Líbia: vai longe o tempo que o regime era anti-imperialista
As revoltas no mundo árabe refletem, e por sua vez agravam, a grande crise do capitalismo global. Um dos pilares do imperialismo estadunidense – o seu controle dos recursos energéticos do Oriente Médio – está a ser abalado em profundidade. O imperialismo investe todo o seu arsenal para travar os acontecimentos, ou canalizá-los em direções "aceitáveis". E procura retomar a iniciativa.

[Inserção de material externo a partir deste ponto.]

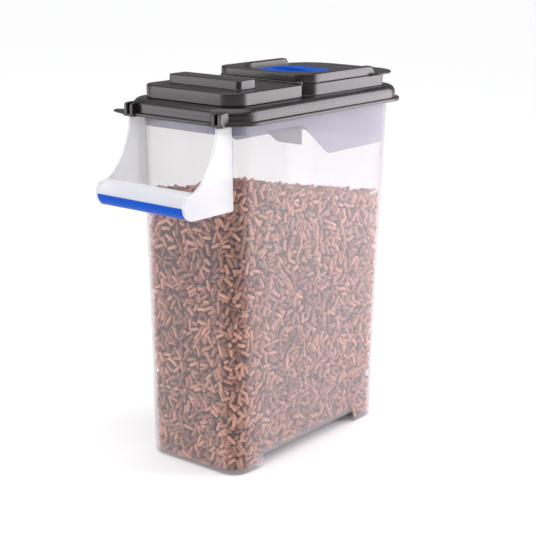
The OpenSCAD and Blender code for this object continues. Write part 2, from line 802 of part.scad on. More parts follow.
module lock_dial() {
    color([0.0, 0.30, 0.80]) place() translate([0, dial_y, 0]) difference() {
        union() {
            translate([0, 0, dial_z0]) cylinder(r = dial_r - edge, h = dial_top - dial_z0);
            translate([0, 0, dial_z0 + edge]) cylinder(r = dial_r, h = dial_top - dial_z0 - 2 * edge);
            // arched finger ridge across the dial
            intersection() {
                translate([0, 0, dial_z0]) cylinder(r = dial_r - 1, h = ridge_z - dial_z0);
                translate([0, ridge_half_y, ridge_z - ridge_r]) rotate([90, 0, 0])
                    cylinder(r = ridge_r, h = 2 * ridge_half_y, $fn = 180);
            }
            translate([0, 0, cam_z1]) cylinder(r = spindle_r, h = dial_z0 - cam_z1 + eps);
            translate([-square / 2, -square / 2, cam_z0]) cube([square, square, cam_t + eps]);
        }
        // finger dishes either side of the ridge
        both_rows() translate([0, dish_off, dial_z0 + dish_floor + dish_ball_r])
            sphere(r = dish_ball_r, $fn = 96);
        translate([0, 0, cam_z0 - past]) cylinder(r = screw_r, h = 8);
    }
}

module both_rows() { for (s = [0, 1]) mirror([0, s, 0]) children(); }

module dial_seal_ring() {
    color([0.10, 0.10, 0.11]) place() translate([0, dial_y, plate_z - ring_deep]) difference() {
        cylinder(r = ring_out, h = ring_deep + gap - run_fit);
        translate([0, 0, -past]) cylinder(r = ring_in, h = ring_deep + gap + 2 * past);
    }
}

// A spiral slot gives each bolt the same travel for every degree of turn
function cam_point(a, side) = (cam_r0 + bolt_travel * a / cam_turn + side) * [cos(a), -sin(a)];

module cam_slot() {
    steps = 18;
    polygon(concat(
        [for (i = [0:steps]) cam_point(cam_turn * i / steps, -cam_slot_half)],
        [for (i = [0:steps]) cam_point(cam_turn * (steps - i) / steps, cam_slot_half)]));
    for (a = [0, cam_turn]) translate(cam_point(a, 0)) circle(r = cam_slot_half);
}

module lock_cam() {
    fit = 0.05;
    color([0.85, 0.85, 0.86]) place() translate([0, dial_y, cam_z0])
        linear_extrude(cam_t) difference() {
            circle(r = cam_r);
            square(square + 2 * fit, center = true);
            for (a = [0, 180]) rotate(a) cam_slot();
        }
}

module cam_screw() {
    color([0.70, 0.71, 0.73]) place() translate([0, dial_y, cam_z0]) {
        difference() {
            translate([0, 0, -screw_head_t]) cylinder(r = screw_head_r, h = screw_head_t);
            for (a = [0, 90]) rotate(a)
                block([-2.2, -0.4, -screw_head_t - past], [2.2, 0.4, -screw_head_t + 0.9]);
        }
        cylinder(r = screw_r, h = 6.5);
    }
}

module latch_bolt() {
    translate([0, dial_y, 0]) {
        block([bolt_in, -bolt_half_y, bolt_z0], [bolt_out, bolt_half_y, bolt_z1]);
        translate([cam_r0, 0, bolt_z1 - eps]) cylinder(r = cam_pin_r, h = cam_t + eps);
    }
}

module latch_bolt_right() { color([0.85, 0.85, 0.86]) place() latch_bolt(); }

module latch_bolt_left() {
    color([0.85, 0.85, 0.86]) place() mirror([1, 0, 0]) latch_bolt();
}

module latch_cover() {
    rail_in = bolt_half_y + bolt_clear;
    color([0.85, 0.85, 0.86]) place() translate([0, dial_y, 0]) difference() {
        union() {
            translate([0, 0, cover_z0]) linear_extrude(cover_t)
                rounded(-cover_half_x, cover_half_x, -cover_half_y, cover_half_y, 4, 4);
            both_rows() both_sides()
                block([bolt_in, rail_in, cover_z1 - eps], [cover_half_x, rail_in + 1.8, bolt_z1]);
        }
        for (x = [-1, 1], y = [-1, 1]) translate([x * cover_screw_x, y * cover_screw_y, cover_z0 - past])
            cylinder(r = cover_screw_r + 0.2, h = 9);
    }
}

module latch_cover_screws() {
    color([0.70, 0.71, 0.73]) place()
        for (x = [-1, 1], y = [-1, 1])
            translate([x * cover_screw_x, dial_y + y * cover_screw_y, cover_z0]) {
                difference() {
                    translate([0, 0, -1.4]) cylinder(r = 2.5, h = 1.4);
                    for (a = [0, 90]) rotate(a) block([-1.6, -0.3, -3], [1.6, 0.3, -0.7]);
                }
                translate([0, 0, -eps]) cylinder(r = cover_screw_r, h = 7.5);
            }
}

tub();
feed_pellets();
handle_frame();
grip_insert();
lid_shell();
lid_gasket();
liner_collar();
collar_screws();
fill_cap();
fill_cap_seal();
fill_cap_hinge_pins();
hatch_lid();
hatch_seal();
hatch_hinge_pins();
lock_dial();
dial_seal_ring();
lock_cam();
cam_screw();
latch_bolt_right();
latch_bolt_left();
latch_cover();
latch_cover_screws();
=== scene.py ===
"""Tall translucent feed bin with a front handle, a black lift-off lid, a hinged fill cap and a
hinged pour hatch with a blue quarter-turn lock. Sizes are millimetres about the tub's centre
line on the floor, unless a name ends in _M; the meshes are written in metres."""

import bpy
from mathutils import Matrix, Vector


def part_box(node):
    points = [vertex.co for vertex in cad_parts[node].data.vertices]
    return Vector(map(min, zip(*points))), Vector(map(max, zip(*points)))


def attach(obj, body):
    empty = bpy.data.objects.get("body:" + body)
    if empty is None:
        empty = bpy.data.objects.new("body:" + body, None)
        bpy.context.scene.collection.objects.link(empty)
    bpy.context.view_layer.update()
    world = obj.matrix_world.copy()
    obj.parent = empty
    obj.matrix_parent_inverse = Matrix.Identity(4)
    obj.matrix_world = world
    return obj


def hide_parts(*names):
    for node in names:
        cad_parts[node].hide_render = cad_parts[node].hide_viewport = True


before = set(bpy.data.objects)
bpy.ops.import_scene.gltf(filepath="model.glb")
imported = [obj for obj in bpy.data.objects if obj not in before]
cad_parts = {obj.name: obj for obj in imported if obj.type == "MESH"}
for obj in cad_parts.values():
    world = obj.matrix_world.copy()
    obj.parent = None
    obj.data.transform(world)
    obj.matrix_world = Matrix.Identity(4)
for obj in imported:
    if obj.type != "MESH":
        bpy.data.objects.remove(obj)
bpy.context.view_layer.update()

import math

import bmesh
import bpy
import numpy as np
from mathutils import Matrix, Vector
from mathutils.geometry import tessellate_polygon

# ---------------------------------------------------------------- tub
# One injection-moulded shell of natural polypropylene, milky but see-through. It tapers to the
# floor for draft, stands on two feet with an arch between them, and ends in a beaded rim.
MM = 0.001
tub_low, tub_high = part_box("tub")
CENTRE_M = np.array([(tub_low.x + tub_high.x) / 2, (tub_low.y + tub_high.y) / 2, 0.0])


def near(node):
    """Lowest and highest corner of a frame node, in millimetres about the tub's centre line."""
    low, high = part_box(node)
    return (np.array(low) - CENTRE_M) / MM, (np.array(high) - CENTRE_M) / MM


class Shell:
    """The faces of one moulded piece, gathered surface by surface."""

    def __init__(self):
        """Starts with nothing in it."""
        self.points, self.faces, self.count = [], [], 0

    def add(self, points, faces):
        """Takes in points [n, xyz] and the faces between them, numbered after those it has."""
        points = np.asarray(points, float).reshape(-1, 3)
        self.points.append(points)
        self.faces += [[self.count + int(i) for i in face] for face in faces]
        self.count += len(points)

    def grid(self, rows, around=True, ring=False):
        """Four-sided faces between neighbouring rows of points [row, column, xyz]."""
        rows = np.asarray(rows, float)
        index = np.arange(rows.shape[0] * rows.shape[1]).reshape(rows.shape[:2])
        if around:
            index = np.column_stack([index, index[:, 0]])
        if ring:
            index = np.vstack([index, index[:1]])
        quads = np.stack([index[:-1, :-1], index[:-1, 1:], index[1:, 1:], index[1:, :-1]], -1)
        self.add(rows, quads.reshape(-1, 4))

    def lid_on(self, loop):
        """One flat face inside a loop."""
        self.add(loop, [range(len(loop))])

    def plate(self, *loops):
        """A flat face inside the first loop, with the other loops as holes."""
        rings = [[Vector(point) for point in loop] for loop in loops]
        self.add(np.concatenate(loops), tessellate_polygon(rings))

    def moulding(self, *rows):
        """A closed solid: rows of loops from the underside to the top, with both ends shut."""
        rows = np.concatenate([np.asarray(r, float).reshape(-1, *np.shape(r)[-2:]) for r in rows])
        self.grid(rows)
        self.lid_on(rows[0])
        self.lid_on(rows[-1])


CREASE = 38  # degrees, past which an edge is shaded sharp


def piece(name, shell, finish, body, stands_for=(), crease=CREASE, bevel=None):
    """Welds a shell into one smooth-shaded object with its faces outwards, and puts it on its
    body. Its sharp edges are rounded by bevel millimetres, where that is given."""
    mesh = bpy.data.meshes.new(name)
    mesh.from_pydata(np.concatenate(shell.points) * MM + CENTRE_M, [], shell.faces)
    work = bmesh.new()
    work.from_mesh(mesh)
    bmesh.ops.remove_doubles(work, verts=work.verts, dist=2e-6)
    bmesh.ops.dissolve_degenerate(work, edges=work.edges, dist=1e-7)
    bmesh.ops.recalc_face_normals(work, faces=work.faces)
    work.to_mesh(mesh)
    work.free()
    mesh.polygons.foreach_set("use_smooth", np.ones(len(mesh.polygons), bool))
    mesh.set_sharp_from_angle(angle=math.radians(crease))
    mesh.materials.append(finish.material)
    made = bpy.data.objects.new(name, mesh)
    bpy.context.scene.collection.objects.link(made)
    if bevel:
        rounding = made.modifiers.new("edges", "BEVEL")
        rounding.width, rounding.segments = bevel * MM, 2
        rounding.limit_method, rounding.angle_limit = "ANGLE", math.radians(crease)
    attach(made, body)
    if stands_for:
        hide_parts(*stands_for)
    return made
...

Por Jorge Cadima, no Avante!
Publicado 03/03/2011 14:42
É também nesta ótica que se deve analisar a ação do imperialismo relativamente à Líbia. As reações oficiais e midiáticas são claramente diferentes das registradas nos casos da Tunísia ou Egito. Não há análises cautelosas sobre "transições ordeiras". Não há a "ameaça do fundamentalismo islâmico". Entrou em cena a máquina de propaganda e desinformação que antecede as intervenções políticas e militares imperialistas. Numa só semana revivemos as patranhas dos "3 mil mortos em Timisoara", dos "bebês arrancados das incubadores no Kuwait pelos soldados de Saddam", do "genocídio dos albano-kosovares", das "armas de destruição em massa". O Ministério das Relações Exteriores britânico entrou nos anais da diplomacia (e da provocação) declarando ter informações de que Kadafi estava a caminho da Venezuela. O imperialismo, responsável por centenas de milhares de mortos só nas guerras dos últimos anos, derrama lágrimas de crocodilo pelos mortos da repressão do regime líbio, para abrir caminho a um novo crime.
Longe vai o tempo em que o regime líbio se caracterizava pelo anti-imperialismo. Há anos que predomina a colaboração econômica, mas também política e entre serviços secretos, com as potências imperialistas. Hoje Kadafi coleciona inimigos entre as forças progressistas do mundo árabe e Oriente Médio. Mas a sua colaboração com o imperialismo não impede que este o sacrifique.
A intervenção imperialista – já em curso – não resulta apenas dos enormes recursos energéticos da Líbia, que detém as maiores reservas petrolíferas na África. É também a tentativa do imperialismo retomar a iniciativa, instalando-se militarmente num país que faz fronteira com o Egito e a Tunísia, lançando um aviso a outros levantamentos populares em curso no mundo árabe (do Iêmen ao Barein, sede da 5ª Frota Naval dos EUA), aliviando a pressão sobre os seus aliados em perigo (daí o entusiasmo da al-Jazira e da al-Arabiya pela Líbia), a começar pela Arábia Saudita, uma das mais bárbaras ditaduras pró-EUA e peça central da dominação imperialista da região, centro promotor do fundamentalismo mais retrógrado e reacionário, mas sempre poupada pelos "comentaristas" de serviço.
E, quem sabe, encontrar finalmente uma sede em África para o AFRICOM… A comunicação social fez grande alarido da viagem do primeiro-ministro inglês ao Cairo, "a primeira após a queda de Mubarak". Mas foi um acerto de última hora numa viagem "a estados do Golfo não democráticos, acompanhado de oito dos principais produtores de armas britânicos". Em simultâneo, "o ministro da Defesa britânico está na maior feira de armamentos da região, em Abu Dhabi, onde 93 outras empresas britânicas promovem os seus produtos" (The Guardian, 21 de fevereiro de 2011). Os lucros de mão dada com o apoio aos seus serventuários.
É sinal dos tempos que o principal comentador político do jornal conservador inglês Daily Telegraph escreva (24 de fevereiro de 2011): "Os impérios podem colapsar no decurso duma geração […] Hoje, é razoável perguntar se os Estados Unidos, aparentemente invencíveis há uma década, não seguirão essa trajetória. A América sofreu dois golpes profundos nos últimos três anos. O primeiro foi a crise financeira de 2008, cujas consequências ainda não se fizeram realmente sentir [!]. […] agora parece que 2011 irá assinalar a queda de muitos dos regimes ao serviço da América no mundo árabe. É pouco provável que os acontecimentos venham a seguir o rumo asseado que a Casa Branca gostaria de ver. […] A grande questão está em saber se a América irá aceitar a redução do seu estatuto com graciosidade, ou se irá responder com violência, como os impérios em apuros têm tendência histórica a fazer". Os acontecimentos destes dias estão a dar resposta à interrogação. Cabe aos povos impedir que o imperialismo estadunidense e europeu, no seu declínio historicamente inevitável, afundem a Humanidade na catástrofe.